Limited exemptions from some of the hazardous occupations rules allow 16- and 17- year-old apprentices and student-learners to perform otherwise prohibited work (hazardous jobs) under certain conditions. The hazardous occupations in which youth may work if the those conditions are met are: HO #5 Power-driven woodworking machines; HO #8 Power-driven metal-forming, punching and shearing machines; HO #10 Meat and poultry slaughtering, packing, or processing (including the use of power-driven meat slicing machines); HO #12 Power-driven paper-product machines, including scrap paper balers and paper box compactors; HO #14 Power-driven circular saws, band saws, guillotine shears, chain saws, reciprocating saws, wood chippers, and abrasive cutting discs; HO #16 Roofing operations and all work on or about a roof; and HO #17 Excavation operations.

There are no similar exemptions from the hazardous occupations rules for youth younger than 16. 14- and 15-year-olds, however, may be employed in approved school-administered and school-supervised Work Experience and Career Exploration Programs (WECEP) or Work Study Programs (WSP). Such programs allow variations in the rules and permit employment during school hours. WECEP participants may also be employed in otherwise prohibited occupations for which an official exception has been authorized by the Department of Labor.

FLSA Section 13(c)(7) creates a limited exemption from the youth employment provisions for certain minors 14 through 17 years of age who are excused from compulsory school attendance beyond the eighth grade. This exemption allows eligible youth to be employed inside and outside of businesses that use machinery to process wood products (such as sawmills, furniture manufacturers, garden shed and gazebo manufacturers, cabinet makers and pallet shops) with some restrictions, but does not allow them to operate or assist in the operation of power-driven woodworking machinery.

Note: All states have child labor rules, mandatory school attendance laws, and determine the minimum age at which youth may operate motor vehicles. Check Oklahoma’s state rules at:


For more information visit:

United States Department of Labor (USDOL)

Yes, According to the “Apprenticeships, Internships and Mentorships (AIM) Act of 2016”

70 O.S. § 1210.528-1.2

“A. Beginning with the 2017 – 2018 school year, the governing body of each public, private, magnet, charter, or virtual charter school in this state (the school) is authorized to enter into an agreement with private or public organizations for the purpose of creating apprenticeship, internship and mentorship programs. Apprenticeships, internships and mentorships may be available to high school juniors and seniors as permitted by each school. The apprenticeship, internship or mentorship may fill the requirement of elective courses as the student’s schedule permits. A student may not use the apprenticeship, internship or mentorship to replace any other state education requirement.

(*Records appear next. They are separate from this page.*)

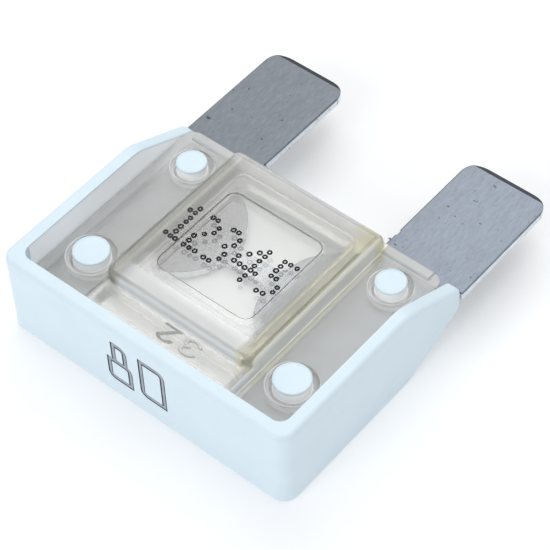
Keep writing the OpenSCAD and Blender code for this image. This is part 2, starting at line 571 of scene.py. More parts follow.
    def round_gap(self, x_mm: float, y_mm: float, radius_mm: float) -> Socket:
        """Returns the distance out of two upright cylinders at x and -x, with y from the front wall."""
        along = self.maths("SUBTRACT", self.place_on(Axis.Y), y_mm)
        return self.maths("SUBTRACT", self.diagonal(self.side_gap(x_mm), along), radius_mm)


@dataclass(frozen=True)
class Zone:
    """Rectangle on the top, in millimetres, within which a finish changes.

    The change starts and ends at two distances out of the rectangle.
    """

    low: Pair
    high: Pair
    corner: float = 0.0
    start: float = -0.4
    end: float = 0.3

    def gap(self, sheet: NodeSheet) -> Socket:
        """Returns the distance out of the rectangle."""
        return sheet.outside(self.low, self.high, self.corner)

    def choose(self, sheet: NodeSheet, inside: float, outside: float) -> Socket:
        """Returns one value inside the zone and another outside it."""
        return sheet.remap(self.gap(sheet), self.start, self.end, inside, outside)


@dataclass(frozen=True)
class Finish:
    """Finish of a piece. Each kind gives the sockets of its own shader."""

    name: str

    def surface(self, sheet: NodeSheet) -> dict[str, Socket]:
        """Returns what joins the material's output, by the names of its sockets."""
        raise NotImplementedError

    def build(self) -> Material:
        """Makes the material.

        Returns:
            The new material.
        """
        material = bpy.data.materials.new(self.name)
        sheet = NodeSheet(material)
        sheet.add("ShaderNodeOutputMaterial", **self.surface(sheet))
        return material


@dataclass(frozen=True)
class MouldedNylon(Finish):
    """Satin white nylon with faint mottling and the fine texture of a mould.

    Its glow is painted light, which brightens the surface beyond what the lamps give.
    """

    name: str = "moulded_nylon"
    colour: Colour = (0.73, 0.845, 0.905)
    shade: Colour = (0.705, 0.825, 0.89)
    roughness: float = 0.36
    roughest: float = 0.44
    glow: float = 0.0
    mottling_scale: float = 0.35
    grain_scale: float = 5.0
    grain_strength: float = 0.25
    grain_depth: float = 0.012
    ior: float = 1.5

    def surface(self, sheet: NodeSheet) -> dict[str, Socket]:
        """Returns the surface of the nylon.

        Args:
            sheet: Node tree of the material.

        Returns:
            The socket of the shader.
        """
        place = sheet.in_mm()
        grain = sheet.noise(place, self.grain_scale, 4.0)
        shader = sheet.add(
            "ShaderNodeBsdfPrincipled",
            base_color=sheet.mix(sheet.mottling(place, self.mottling_scale, 2.0), self.colour, self.shade),
            roughness=sheet.remap(grain, *sheet.WIDE_SPREAD, self.roughness, self.roughest),
            normal=sheet.bump(grain, self.grain_strength, self.grain_depth),
            # Painted glow: emission, set by glow, that brightens the nylon.
            emission_color=as_rgba(self.colour),
            emission_strength=self.glow,
            ior=self.ior,
        )
        return {"surface": shader.outputs["BSDF"]}


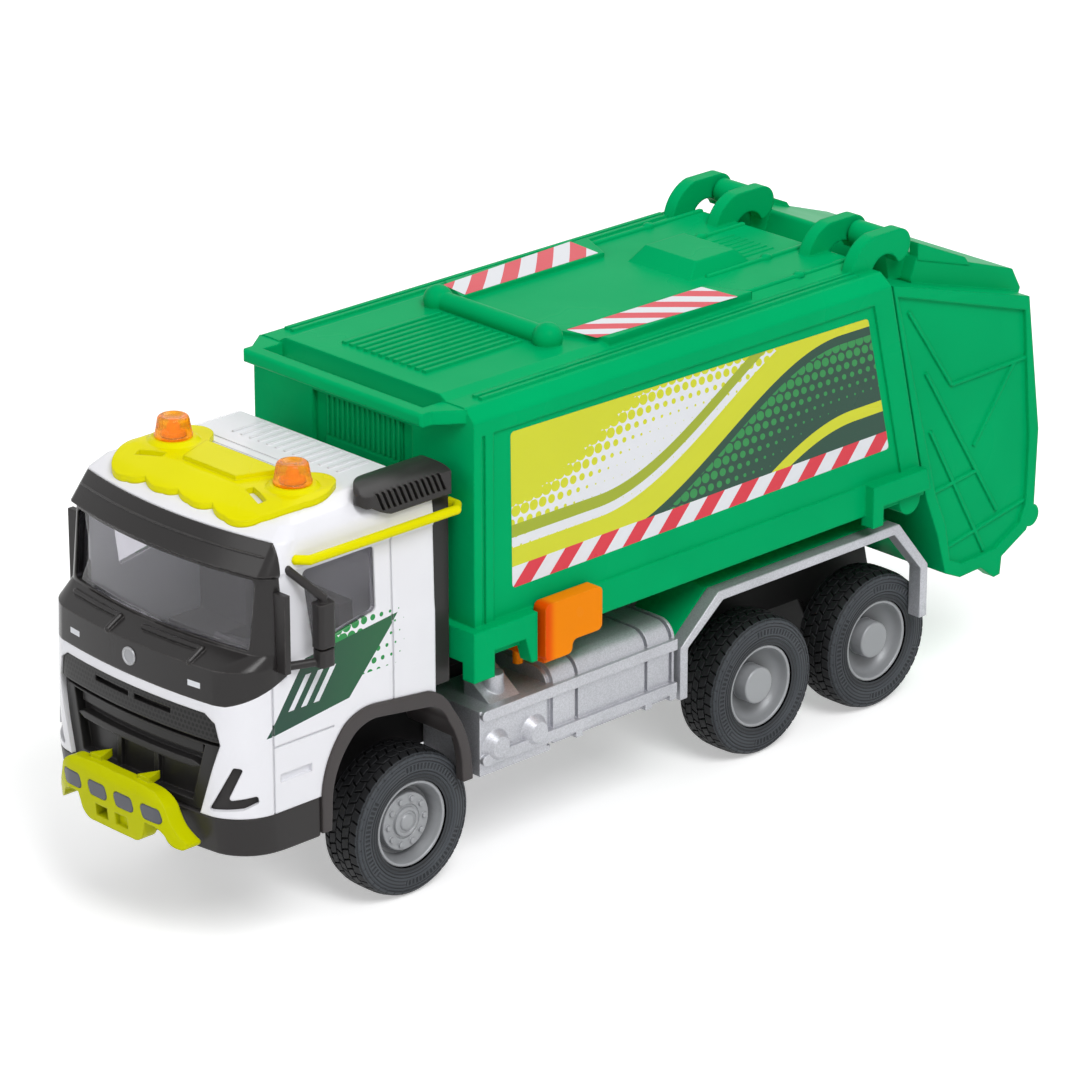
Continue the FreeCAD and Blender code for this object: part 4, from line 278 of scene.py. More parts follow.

  1. The governing body of each school shall have the authority to adopt policies regarding the creation of apprenticeships, internships and mentorships that include the registration and qualifications for private or public organizations to participate in the apprenticeship, internship or mentorship program”


Students may earn elective credit for an internship. OSDE has designated a code to use when enrolling a student into an internship course. This course code is for a semester elective and can be used for first and second semester.

Course Code: 2790                 Internship – Juniors

Course Code: 2791                 Internship – Seniors


8102 – Business Information Technology Internship

8468- Culinary Arts Internship

8622 – Marketing Internship

The following Internship course codes count for Accountability – Postsecondary Opportunities: 2790; 2791; 8102; 8468; 8622. 

Guidelines are:

  • Students must be juniors or seniors to participate in an internship.
  • A maximum of 2 high school elective hours, of the 6 rigorous course hours required per school day, can be used for such programs. (The 2 hours may include student travel to internship site.)
    • A senior student may petition their local school board to increase to 3 hours if that fits into the student’s schedule.
    • Semester Course (can be repeated for elective credit) – up to 1 credit per semester (per class – consistent with Concurrent enrollment)
  • Districts should consider developing local policies and guidelines to govern internship programs.


Internships provide an opportunity for students to have an authentic experience related to the career pathway established in their career academic plan.